RNA was isolated using AllPrep DNA/RNA mini and/or micro kits, according to manufacturer’s instructions (Qiagen). RNA was reverse transcribed to cDNA using Vilo kits (Life Technologies). TCRβ amplification, sequencing and clonotype determination were performed as described in the ‘T-cell receptor variable beta chain sequencing’ section above.
MIRA tool design
T-cell populations were exposed to pooled peptides or transgenes in a combinatoric format, similar to the approach described in reference 10. According to the MIRA panel design, each antigen is strategically placed in a subset of K unique pools while being omitted from the remaining pools (total pools = N). This design allows for antigens to be placed into a unique combination of N choose K occupancies (or also referred to as “addresses”), and allows for increased economies of scale as the number of replicate pools (N) increases. In order to estimate an empirical false discovery rate and gauge assay quality, we purposefully left > 40% of the unique occupancies empty to assess the rate at which are clones are spuriously sorted and detected in K pools with no query antigen present (hereinafter referred to as invalid TCR associations).

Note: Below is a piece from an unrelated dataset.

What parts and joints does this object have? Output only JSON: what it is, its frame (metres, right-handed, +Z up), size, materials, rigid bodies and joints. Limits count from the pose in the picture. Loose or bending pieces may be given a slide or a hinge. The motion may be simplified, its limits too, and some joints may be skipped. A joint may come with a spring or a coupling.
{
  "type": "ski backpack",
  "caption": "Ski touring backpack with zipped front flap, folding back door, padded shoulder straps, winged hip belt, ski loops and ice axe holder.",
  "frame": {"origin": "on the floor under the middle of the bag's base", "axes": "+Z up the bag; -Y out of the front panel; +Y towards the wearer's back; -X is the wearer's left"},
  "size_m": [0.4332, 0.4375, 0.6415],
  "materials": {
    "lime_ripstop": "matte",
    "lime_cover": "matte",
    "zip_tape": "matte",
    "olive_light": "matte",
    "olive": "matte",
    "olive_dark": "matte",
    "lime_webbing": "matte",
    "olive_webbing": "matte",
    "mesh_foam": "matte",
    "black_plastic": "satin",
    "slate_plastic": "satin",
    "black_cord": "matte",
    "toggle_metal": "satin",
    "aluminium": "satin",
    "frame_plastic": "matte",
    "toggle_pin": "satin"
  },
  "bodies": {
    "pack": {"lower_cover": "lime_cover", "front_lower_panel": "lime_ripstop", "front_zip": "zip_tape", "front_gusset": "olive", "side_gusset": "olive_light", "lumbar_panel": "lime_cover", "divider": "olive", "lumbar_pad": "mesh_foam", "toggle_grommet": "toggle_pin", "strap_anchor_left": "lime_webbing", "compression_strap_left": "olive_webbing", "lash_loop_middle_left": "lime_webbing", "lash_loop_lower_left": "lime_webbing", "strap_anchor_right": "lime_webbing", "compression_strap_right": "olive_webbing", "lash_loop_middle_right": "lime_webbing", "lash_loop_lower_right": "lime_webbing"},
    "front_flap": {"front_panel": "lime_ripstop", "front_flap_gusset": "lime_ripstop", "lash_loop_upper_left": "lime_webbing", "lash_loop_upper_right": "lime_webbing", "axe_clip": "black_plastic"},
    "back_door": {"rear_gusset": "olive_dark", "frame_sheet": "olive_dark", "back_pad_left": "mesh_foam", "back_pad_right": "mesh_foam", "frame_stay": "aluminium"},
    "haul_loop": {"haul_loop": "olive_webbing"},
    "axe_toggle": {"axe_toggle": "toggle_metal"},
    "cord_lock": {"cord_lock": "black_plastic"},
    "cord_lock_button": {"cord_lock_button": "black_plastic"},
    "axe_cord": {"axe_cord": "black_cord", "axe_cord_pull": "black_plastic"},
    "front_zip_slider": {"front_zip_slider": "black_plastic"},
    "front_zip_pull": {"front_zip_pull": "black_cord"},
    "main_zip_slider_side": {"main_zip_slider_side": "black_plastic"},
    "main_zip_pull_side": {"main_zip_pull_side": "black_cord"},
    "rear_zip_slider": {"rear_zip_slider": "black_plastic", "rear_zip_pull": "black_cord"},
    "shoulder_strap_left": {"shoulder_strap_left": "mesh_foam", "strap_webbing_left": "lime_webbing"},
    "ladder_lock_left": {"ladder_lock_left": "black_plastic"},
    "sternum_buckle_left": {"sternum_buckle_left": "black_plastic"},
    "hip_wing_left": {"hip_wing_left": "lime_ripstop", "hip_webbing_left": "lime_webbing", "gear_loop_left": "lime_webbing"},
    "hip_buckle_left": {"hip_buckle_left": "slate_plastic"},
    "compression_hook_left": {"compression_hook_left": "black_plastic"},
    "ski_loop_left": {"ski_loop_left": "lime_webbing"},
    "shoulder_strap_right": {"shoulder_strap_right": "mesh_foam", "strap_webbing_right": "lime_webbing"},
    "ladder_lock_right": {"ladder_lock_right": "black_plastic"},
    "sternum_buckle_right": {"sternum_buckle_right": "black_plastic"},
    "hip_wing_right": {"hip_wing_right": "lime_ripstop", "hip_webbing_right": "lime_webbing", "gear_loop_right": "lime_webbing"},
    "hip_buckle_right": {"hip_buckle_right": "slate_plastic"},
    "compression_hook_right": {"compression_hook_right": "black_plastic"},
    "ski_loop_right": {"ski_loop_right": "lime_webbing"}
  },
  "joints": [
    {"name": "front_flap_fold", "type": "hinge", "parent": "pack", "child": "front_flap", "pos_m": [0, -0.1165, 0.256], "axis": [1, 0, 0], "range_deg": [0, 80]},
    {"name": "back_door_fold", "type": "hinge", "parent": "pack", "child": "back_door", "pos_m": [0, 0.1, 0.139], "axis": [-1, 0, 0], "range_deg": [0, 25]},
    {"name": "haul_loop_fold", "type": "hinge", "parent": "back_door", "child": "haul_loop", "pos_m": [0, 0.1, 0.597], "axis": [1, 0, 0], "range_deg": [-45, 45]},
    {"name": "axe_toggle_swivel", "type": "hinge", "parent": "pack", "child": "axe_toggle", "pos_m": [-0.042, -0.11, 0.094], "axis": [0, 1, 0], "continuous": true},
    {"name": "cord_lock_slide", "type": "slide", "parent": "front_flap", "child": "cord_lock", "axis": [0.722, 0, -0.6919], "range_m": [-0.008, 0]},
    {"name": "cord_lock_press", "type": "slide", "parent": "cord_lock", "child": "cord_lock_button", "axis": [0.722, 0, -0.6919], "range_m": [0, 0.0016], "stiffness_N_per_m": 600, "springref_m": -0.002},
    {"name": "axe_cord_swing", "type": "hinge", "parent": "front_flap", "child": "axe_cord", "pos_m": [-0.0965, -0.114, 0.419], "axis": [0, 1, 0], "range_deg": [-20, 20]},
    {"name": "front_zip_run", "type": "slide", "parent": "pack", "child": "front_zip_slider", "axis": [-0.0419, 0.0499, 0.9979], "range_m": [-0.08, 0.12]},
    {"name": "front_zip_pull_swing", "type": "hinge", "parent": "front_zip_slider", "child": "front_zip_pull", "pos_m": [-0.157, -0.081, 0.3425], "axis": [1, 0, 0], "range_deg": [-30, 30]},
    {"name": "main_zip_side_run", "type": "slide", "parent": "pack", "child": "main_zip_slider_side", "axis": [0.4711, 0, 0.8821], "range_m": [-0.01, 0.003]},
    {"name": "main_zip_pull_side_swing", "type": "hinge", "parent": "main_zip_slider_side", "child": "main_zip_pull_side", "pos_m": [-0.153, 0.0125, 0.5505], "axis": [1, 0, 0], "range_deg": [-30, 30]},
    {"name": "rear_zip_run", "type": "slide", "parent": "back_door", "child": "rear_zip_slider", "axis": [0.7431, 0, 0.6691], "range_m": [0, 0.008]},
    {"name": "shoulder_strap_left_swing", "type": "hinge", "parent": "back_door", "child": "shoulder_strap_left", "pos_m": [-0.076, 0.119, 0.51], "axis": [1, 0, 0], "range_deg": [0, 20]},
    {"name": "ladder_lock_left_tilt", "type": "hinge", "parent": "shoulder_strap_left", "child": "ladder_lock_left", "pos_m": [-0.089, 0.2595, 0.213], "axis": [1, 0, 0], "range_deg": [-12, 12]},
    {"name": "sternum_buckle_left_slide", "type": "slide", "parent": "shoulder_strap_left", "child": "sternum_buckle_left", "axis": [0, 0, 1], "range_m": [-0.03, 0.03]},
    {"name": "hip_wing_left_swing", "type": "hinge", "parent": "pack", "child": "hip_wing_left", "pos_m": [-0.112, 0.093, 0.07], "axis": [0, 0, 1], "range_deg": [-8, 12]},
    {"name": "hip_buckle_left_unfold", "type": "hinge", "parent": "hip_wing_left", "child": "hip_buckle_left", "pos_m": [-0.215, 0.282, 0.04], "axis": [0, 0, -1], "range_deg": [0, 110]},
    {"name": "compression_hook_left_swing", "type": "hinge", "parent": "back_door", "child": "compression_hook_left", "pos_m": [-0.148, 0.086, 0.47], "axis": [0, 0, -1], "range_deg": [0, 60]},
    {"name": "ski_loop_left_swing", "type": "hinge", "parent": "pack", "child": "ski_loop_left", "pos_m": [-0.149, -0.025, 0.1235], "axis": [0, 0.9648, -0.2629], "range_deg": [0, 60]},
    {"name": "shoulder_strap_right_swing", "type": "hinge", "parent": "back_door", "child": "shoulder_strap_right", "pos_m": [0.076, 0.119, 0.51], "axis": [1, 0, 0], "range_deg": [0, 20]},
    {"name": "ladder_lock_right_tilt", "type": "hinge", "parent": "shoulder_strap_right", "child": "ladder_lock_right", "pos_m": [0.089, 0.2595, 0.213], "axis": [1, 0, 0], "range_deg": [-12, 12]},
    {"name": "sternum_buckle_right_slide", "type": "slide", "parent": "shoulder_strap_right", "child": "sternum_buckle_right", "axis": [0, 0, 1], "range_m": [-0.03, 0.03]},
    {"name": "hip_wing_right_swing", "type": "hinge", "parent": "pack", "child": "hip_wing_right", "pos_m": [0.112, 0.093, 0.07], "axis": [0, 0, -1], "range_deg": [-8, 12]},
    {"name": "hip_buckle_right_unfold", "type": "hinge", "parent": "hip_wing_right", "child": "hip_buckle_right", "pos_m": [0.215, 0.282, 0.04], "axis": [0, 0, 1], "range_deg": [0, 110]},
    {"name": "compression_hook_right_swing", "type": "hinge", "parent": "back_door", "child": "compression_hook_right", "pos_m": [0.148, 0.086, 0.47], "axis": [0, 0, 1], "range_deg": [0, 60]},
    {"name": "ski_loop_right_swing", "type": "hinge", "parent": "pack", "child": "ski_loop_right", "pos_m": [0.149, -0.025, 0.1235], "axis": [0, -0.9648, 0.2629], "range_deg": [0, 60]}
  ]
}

Matching clonotypes to antigens
T cells were aliquoted into 11 pools, and activated T cells were sorted using T-cell markers after overnight stimulation, as described previously10. These putative antigen responding cells were set aside to characterize the T-cell clonotypes present in each sorted pool using the immunoSEQ Assay as described above. After immunosequencing, we examined the behavior of T-cell clonotypes by tracking the read counts of each unique TCRb sequence across each sorted pool. True antigen-specific clones should be specifically enriched in a unique occupancy pattern that corresponds to the presence of one of the query antigens in K pools. We have reported on methods to assign antigen specificity to TCR clonotypes previously12; in addition we also developed a non-parametric Bayesian model to compute the posterior probability that a given clonotype is antigen specific. This model uses the available read counts of TCRs to estimate a mean-variance relationship within a given experiment and as well as the probability that a clone will have zero read counts due to incomplete sampling of low frequency clones. Together, this model takes the observed read counts of a clonotype across all N pools and estimates the posterior probability of a clone responding to all possible N choose K addresses and an additional hypothesis that a clone is activated in all pools (truly activated, but no specific to any of our query antigens). To define antigen specific clones, we identified TCR clonotypes assigned to a query antigen from this model with a posterior probability >= 0.9.